To understand this seemingly contradictory position, we have to look at the bilateral relationship between the two countries. Bangladesh and Myanmar share 271 km of land and maritime boundaries, including the Naaf river, and vital geopolitical and economic interests. For years, their bilateral relationship has been one of reluctance between two neighbours forced to tolerate each other. In interviews conducted in Myanmar and Bangladesh, this author has repeatedly been told by diplomats and security analysts about the limited understanding (and in pre-2017, also, of limited interests) of socio-cultural practices, politics and security between these countries. From Myanmar’s perspective, the deeply held prejudice and xenophobia against dark-skinned people, particularly against Muslims, has manifested in superficial foreign policy engagement. A conscious construction of the Rohingya has further compounded the discourse of this group as “illegal Bengali”.
Bangladesh settled a longstanding maritime dispute with Myanmar through the International Tribunal for the Law of the Sea (ITLOS) in March 2012. In addition to trade agreements, the neighbours have also signed several repatriation agreements and MoUs. Both countries are involved in border control exercise to combat drugs and illicit arms trade, terrorism, and human trafficking. Bangladesh’s two-pronged foreign policy approach meant that while a 12-member Bangladeshi delegation team led by the Foreign Secretary Shahidul Haque participated as observers at the Hague, the army chief visited Myanmar. This is surely not a coincidence. Irawaddy reported that Bangladesh Army Chief of Staff General Aziz Ahmed and Myanmar’s Vice-Senior General Soe Win, deputy commander-in-chief of Myanmar’s defence services, discussed the repatriation of Rohingya refugees, border security issues, and friendship between the armed forces of the two countries.
What about justice and individual responsibility?
Although the Security Council previously failed to pass a resolution because of China and Russia, the Pre-trial Chamber of the ICC, on September 6, 2018 agreed with the prosecution request that it can exercise jurisdiction to the crime against humanity of deportation under the Rome Statute. In November, the ICC judges gave prosecutor Fatou Bensouda authorisation to open an investigation into crimes against humanity, notably the forced deportation in 2017. Myanmar, which is not a party to the Rome Statute advised that it would not allow ICC prosecution to enter its territory for investigation. Bangladesh, however, is a party to the Rome Statute and the crime of deportation might have been committed in Bangladesh.

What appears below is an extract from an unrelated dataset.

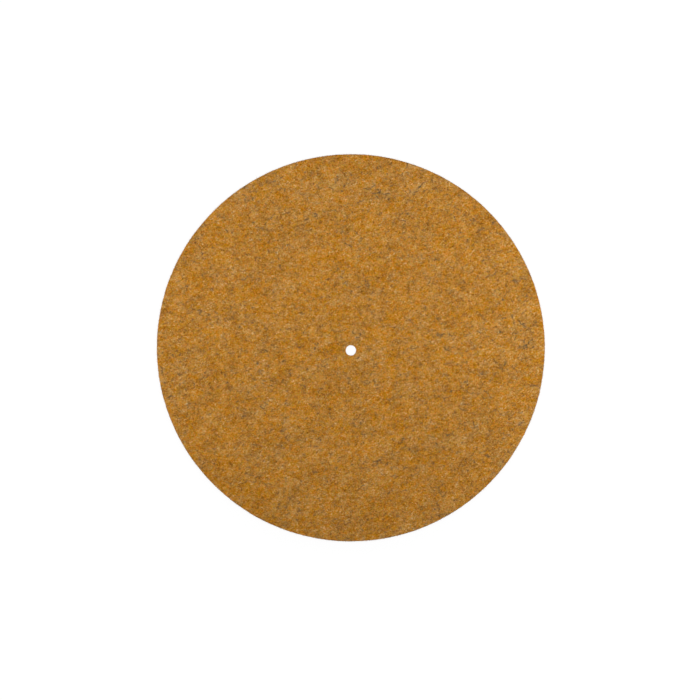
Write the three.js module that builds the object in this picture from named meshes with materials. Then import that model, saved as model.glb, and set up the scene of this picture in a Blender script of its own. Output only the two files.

The ICJ proceedings offer a unique opportunity to create global and local awareness and support for justice processes. While not relevant at this stage, the proceedings focussing on jurisdiction could also pave the way for new discussions on restorative justice and reparation for the victims. As a senior Rohingya politician told me, “This is no small matter. Burma has never acknowledged us by our name—Rohingya. But now at the ICJ, there is a case on the Rohingya. The international community calls us by our name.”
There is also a possibility that it would offer some guidance to both Bangladesh and Myanmar to refine the repatriation agreement. The provisional measures at the ICJ are legally binding in nature. Any decision by the ICJ will be communicated to the UN Secretary-General for transmission to the UN Security Council. The court may also request information from the parties on any matter concerning the implementation of the provisional measures.
On a final note, three of the survivors of the 2017 exodus have also travelled to the Hague. It is imperative to provide adequate support, including psycho-social care, even if they don’t directly testify before the court. The same goes for all the victims and survivors in the camps in Bangladesh and those who remain in Myanmar.
Bina D’Costa is professor at the Department of International Relations, the Australian National University. She is the author of Nationbuilding, Gender and War Crimes in South Asia.